@qilianshan The image attached above by the Original Poster almost makes it look like he's only interested in the grid of points in the domain consisting of the end-points and mid-points. Obviously there is no need to use a point-probe to get those coordinates, since they can be immediately obtained from the plot command's own input ranges.

So it seems reasonable to conclude that the OP is asking about point-probe of a 3D surface plot.

Somewhere on a harddrive I have a procedure that accepts a plot3d structure and embeds an app with tools for doing that. But before I can post it I have to find it, and that won't be for at least a day.

[edit] FYI, what I remember of the applet I wrote is that it consists of a procedure which you call with the 3D plot as argument. Doing so would automagically display the 3D plot as usual, with a small button to reveal or hide its point-probe tools. That consisted of a 2D plot with the right click&drag trackers, and an equivalent densityplot background from the 3D plot data. And subsequent sliding around of the point-probe would reveal the x-y point's interpolated data as well as overlay a moving marker point and line/transparent-plane on the 3D and 2D plots. But it's on the harddrive of a broken computer in my basement, and it's a beautiful sunny day for a hike with my kids.

@Christopher2222 Perhaps your main irritation is that you don't want to have to move the cursor to the start of the name, and then back again, if you're in the middle of typing in a name and suddenly come to a point where you suddenly realize that you need some unusual characters. In that situation you can use || to concatenate. Eg,

ini||`.`||param;
                        ini.param

lprint(%);
 `ini.param`

Some other ways, that don't involve typing in the left-quote (though not particularly terse):

ini||"."||param;
                        ini.param

lprint(%);
 `ini.param`

convert("ini.param", name);
                        ini.param

lprint(%);
 `ini.param`

nprintf("%a.%a",ini,param);
                        ini.param

lprint(%);
 `ini.param`

nprintf("ini.param");
                        ini.param

lprint(%);
 `ini.param`

@Christopher2222 It really ought to be obvious to you that some mechanism is necessary to disambiguate between the name you want and the multiplication.
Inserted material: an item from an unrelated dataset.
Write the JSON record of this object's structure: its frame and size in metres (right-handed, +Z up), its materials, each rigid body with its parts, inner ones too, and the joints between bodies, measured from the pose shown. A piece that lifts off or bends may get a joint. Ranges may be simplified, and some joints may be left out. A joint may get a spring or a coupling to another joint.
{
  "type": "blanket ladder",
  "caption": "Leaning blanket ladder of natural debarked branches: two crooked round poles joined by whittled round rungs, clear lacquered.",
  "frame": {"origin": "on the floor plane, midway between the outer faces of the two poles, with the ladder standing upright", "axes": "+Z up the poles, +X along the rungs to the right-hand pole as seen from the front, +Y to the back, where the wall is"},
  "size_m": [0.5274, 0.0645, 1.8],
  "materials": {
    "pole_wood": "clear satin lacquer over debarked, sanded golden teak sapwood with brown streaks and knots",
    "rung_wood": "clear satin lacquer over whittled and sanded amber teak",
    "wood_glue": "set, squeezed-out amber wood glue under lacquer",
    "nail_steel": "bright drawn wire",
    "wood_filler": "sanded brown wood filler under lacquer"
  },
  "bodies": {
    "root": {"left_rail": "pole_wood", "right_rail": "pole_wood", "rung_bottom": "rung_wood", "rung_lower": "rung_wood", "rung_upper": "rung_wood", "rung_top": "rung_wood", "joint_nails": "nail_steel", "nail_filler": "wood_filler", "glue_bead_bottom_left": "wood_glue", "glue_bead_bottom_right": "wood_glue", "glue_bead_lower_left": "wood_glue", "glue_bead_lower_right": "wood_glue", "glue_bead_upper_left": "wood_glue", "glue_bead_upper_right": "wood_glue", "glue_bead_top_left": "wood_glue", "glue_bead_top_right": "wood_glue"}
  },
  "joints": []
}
@tomleslie Thanks for shedding valuable light on the situation, Tom.

@Carl Love The hypergeom appears to be fast and robust, with the `p` value converted to exact rational before passing to NextZero.
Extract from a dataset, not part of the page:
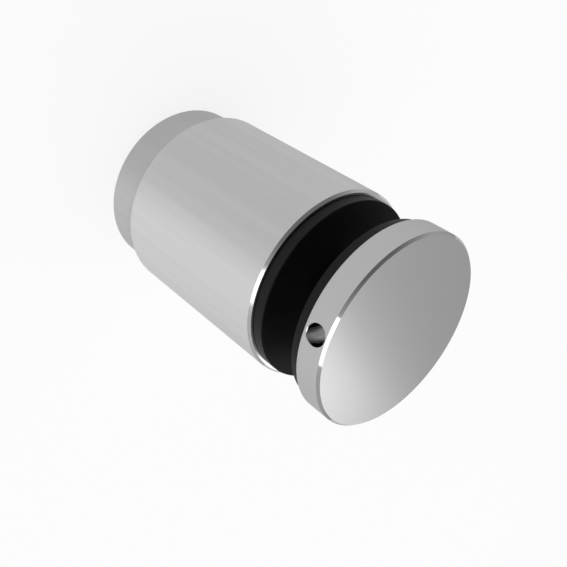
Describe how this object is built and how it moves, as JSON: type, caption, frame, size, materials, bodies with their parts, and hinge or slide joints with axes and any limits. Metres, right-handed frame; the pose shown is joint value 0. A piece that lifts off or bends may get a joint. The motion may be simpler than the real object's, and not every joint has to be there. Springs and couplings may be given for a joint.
{
  "type": "adjustable glass standoff",
  "caption": "Round steel point fixing that clamps a glass pane between two rubber gaskets and holds it off a wall, with a screw-adjusted distance.",
  "frame": {"origin": "centre of the wall base's rear face, where the fixing's axis meets the wall", "axes": "+Z along the axis from the wall to the cap; -Y towards the cap's tightening hole"},
  "size_m": [0.05, 0.05, 0.085],
  "materials": {
    "cap_steel": "satin",
    "sleeve_steel": "satin",
    "base_steel": "satin",
    "screw_steel": "satin",
    "gasket_rubber": "matt black",
    "bush_plastic": "natural nylon"
  },
  "bodies": {
    "base": {"wall_base": "base_steel"},
    "pane_side": {"rear_gasket": "gasket_rubber", "glass_bush": "bush_plastic"},
    "sleeve": {"body_sleeve": "sleeve_steel", "locking_screw": "screw_steel"},
    "clamp_side": {"front_gasket": "gasket_rubber"},
    "cap": {"front_cap": "cap_steel", "clamp_stud": "screw_steel"}
  },
  "joints": [
    {"name": "distance_slide", "type": "slide", "parent": "base", "child": "pane_side", "axis": [0, 0, 1], "range_m": [-0.01125, 0.0015]},
    {"name": "sleeve_turn", "type": "hinge", "parent": "pane_side", "child": "sleeve", "pos_m": [0, 0, 0], "axis": [0, 0, 1], "range_deg": [-2700, 360]},
    {"name": "clamp_slide", "type": "slide", "parent": "sleeve", "child": "clamp_side", "axis": [0, 0, 1], "range_m": [0, 0.012]},
    {"name": "cap_turn", "type": "hinge", "parent": "clamp_side", "child": "cap", "pos_m": [0, 0, 0], "axis": [0, 0, 1], "range_deg": [0, 2880]}
  ],
  "couplings": [
    {"joint": "distance_slide", "follows": "sleeve_turn", "m_per_rad": 0.00023873},
    {"joint": "clamp_slide", "follows": "cap_turn", "m_per_rad": 0.00023873}
  ]
}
Here is a procedure for it, and some timings, and a loglog plot as Carl showed.
 

Download Quant01.mw

@mmcdara I don't understand your point. You used 2 instead of 1.965.

Using 2 instead of 1.965 then the regular Statistics package find the same results quickly. And using 1.965 instead of 2 and the Student:-Statistics package also take a long time...

restart:
with(Statistics):
X := RandomVariable(NegativeBinomial(2, 0.003)):

Quantile(X,0.98, numeric);
                             1941.

X := RandomVariable(NegativeBinomial(2, 3e-10)):
Quantile(X,0.98, numeric);
                                        10
                     1.94464056686655 10  

restart:
with(Student:-Statistics):
X := NegativeBinomialRandomVariable(1.965, 0.003):

Quantile(X,0.98, numeric); # goes away...
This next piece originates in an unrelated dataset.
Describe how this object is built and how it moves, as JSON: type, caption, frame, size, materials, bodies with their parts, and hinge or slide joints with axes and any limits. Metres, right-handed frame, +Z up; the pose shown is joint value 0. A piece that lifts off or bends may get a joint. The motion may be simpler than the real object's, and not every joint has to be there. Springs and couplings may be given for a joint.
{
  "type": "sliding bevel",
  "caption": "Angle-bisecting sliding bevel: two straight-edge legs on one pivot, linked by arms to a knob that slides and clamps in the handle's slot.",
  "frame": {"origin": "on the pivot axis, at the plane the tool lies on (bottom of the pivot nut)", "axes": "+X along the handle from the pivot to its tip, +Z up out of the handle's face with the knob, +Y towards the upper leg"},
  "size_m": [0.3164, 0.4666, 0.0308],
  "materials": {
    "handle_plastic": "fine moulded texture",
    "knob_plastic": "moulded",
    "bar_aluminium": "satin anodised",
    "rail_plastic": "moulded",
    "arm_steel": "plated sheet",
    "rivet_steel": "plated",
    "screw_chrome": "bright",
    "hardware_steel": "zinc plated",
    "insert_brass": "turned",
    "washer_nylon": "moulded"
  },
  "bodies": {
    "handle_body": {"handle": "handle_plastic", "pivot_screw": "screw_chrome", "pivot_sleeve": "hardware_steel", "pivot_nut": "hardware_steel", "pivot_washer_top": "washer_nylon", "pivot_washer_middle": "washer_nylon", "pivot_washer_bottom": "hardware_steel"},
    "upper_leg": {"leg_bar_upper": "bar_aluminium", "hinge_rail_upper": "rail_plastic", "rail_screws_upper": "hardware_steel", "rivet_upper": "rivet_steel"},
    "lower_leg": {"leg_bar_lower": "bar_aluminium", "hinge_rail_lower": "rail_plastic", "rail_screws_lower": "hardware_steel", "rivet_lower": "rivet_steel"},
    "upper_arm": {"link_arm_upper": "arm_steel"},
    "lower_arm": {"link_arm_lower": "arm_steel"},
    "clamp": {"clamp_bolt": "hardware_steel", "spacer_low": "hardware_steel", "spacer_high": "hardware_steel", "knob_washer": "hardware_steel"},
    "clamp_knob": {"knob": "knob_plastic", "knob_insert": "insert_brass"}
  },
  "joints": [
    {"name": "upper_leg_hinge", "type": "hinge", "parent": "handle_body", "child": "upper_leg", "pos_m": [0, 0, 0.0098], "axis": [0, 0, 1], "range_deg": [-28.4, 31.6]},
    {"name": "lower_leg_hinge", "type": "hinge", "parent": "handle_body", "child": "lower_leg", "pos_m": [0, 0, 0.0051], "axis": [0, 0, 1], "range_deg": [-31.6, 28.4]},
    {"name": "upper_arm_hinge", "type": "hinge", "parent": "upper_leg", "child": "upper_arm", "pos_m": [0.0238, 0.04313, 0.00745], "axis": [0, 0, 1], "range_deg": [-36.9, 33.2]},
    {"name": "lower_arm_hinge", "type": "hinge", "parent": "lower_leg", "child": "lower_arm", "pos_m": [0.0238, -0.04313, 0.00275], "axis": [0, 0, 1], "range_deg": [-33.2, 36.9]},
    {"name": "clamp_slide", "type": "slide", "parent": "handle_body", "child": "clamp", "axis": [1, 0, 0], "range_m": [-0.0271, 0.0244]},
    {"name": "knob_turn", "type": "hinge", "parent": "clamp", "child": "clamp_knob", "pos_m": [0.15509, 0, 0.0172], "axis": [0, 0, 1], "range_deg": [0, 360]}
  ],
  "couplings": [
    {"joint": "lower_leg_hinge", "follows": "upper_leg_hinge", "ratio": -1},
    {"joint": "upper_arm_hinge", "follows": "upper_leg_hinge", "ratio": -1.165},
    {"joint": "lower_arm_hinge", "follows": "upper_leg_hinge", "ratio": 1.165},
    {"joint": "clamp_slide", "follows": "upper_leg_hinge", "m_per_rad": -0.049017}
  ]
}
@David1 The GlobalSearch command searches for local and global extrema, and hopefully finds global extrema. If you pass it the option solutions=1 then it may exit as soon as it finds one. I can imagine that that would decrease the chance of its finding a global extremum. A reasonable interpretation of the help page for this command is that passing solutions=1 could allow it to return as soon as it found a single local extreme point, which is certainly not at all your goal.

If you want DirectSearch to try and find a single point which is the global extremum then why not use its command GlobalOptima?  That command's goal is to search for the best objective value. As you will see on its help page that command takes many options, because (as has been pointed out to you before) there is no foolproof method for computing the globally best result of a general, nonconvex, nonlinear (and possibly discontinuous) optimization problem.

If you want to increase the chances that it finds the global extremum then make it work harder, searching from more randomized starting points and with a longer time-limit and evaluation-limit. That relates to its options number, timelimit, and evaluationlimit. But other options can also come into play. Read the help page carefully. Experiment with the options.

@jamalator How can y and q both be prime and satisfy 8695*y = 1341*q ?

@Joe Riel Since this discussion relates to thismodule then perhaps it's on-topic to mention function:-somestaticexport. (or the subtle issues in invoking :-eval(self) or mapping a commonly named static across different objects in a list -- including doing so in tricky situations).

Sorry, Carl. That was me. Unfortunately there's no way at present for me to toggle the Product entry to a specific Maple version without Mapleprimes considering the Question as being edited. I figured that if I did them in a block it might be more clear that it was a series of no-ops. I try not to do that sort of edit often.

@Melvin Brown You're welcome, Marvin.

@waseem What do you want to combine? With respect to what do you want to collect? Why are you not being clear?

Perhaps you are looking for something like this form?

Download waseem_2.mw

If this was your actual goal then why didn't you say so in your original question?

@Carl Love I didn't have a particularly strong reason, except as a single sanity check. (I'm sometimes a little hesitant for trig integrals over a symmetric range about zero, slightly more so when I see the multiple of Pi on the argument.)

I see that Rouben found the same thing, while I was working on it and submitting.

Yet another (much slower) approach that works here is to change variables to make the inner integral range from a=1..infinity, and then do purely numeric integration. Mariusz's nice workaround also serves as another corroboration.

restart;
with(IntegrationTools):
H:=Int(exp(-a^2-b^2-c^2),
       [a=b^2/(4*c)..infinity, b=-infinity..infinity, c=0..infinity]):
T:=ExpandMultiple(H):
T1:=Change(op([1,1],T),a=s*(b^2/(4*c)),[s])
    assuming c>0, b::real:
new:=CollapseNested(Int(Int(T1,op([1,2],T)),op(2..,T))):
evalf(op(0,new)(op(new),epsilon=1e-5));
                          0.9786008269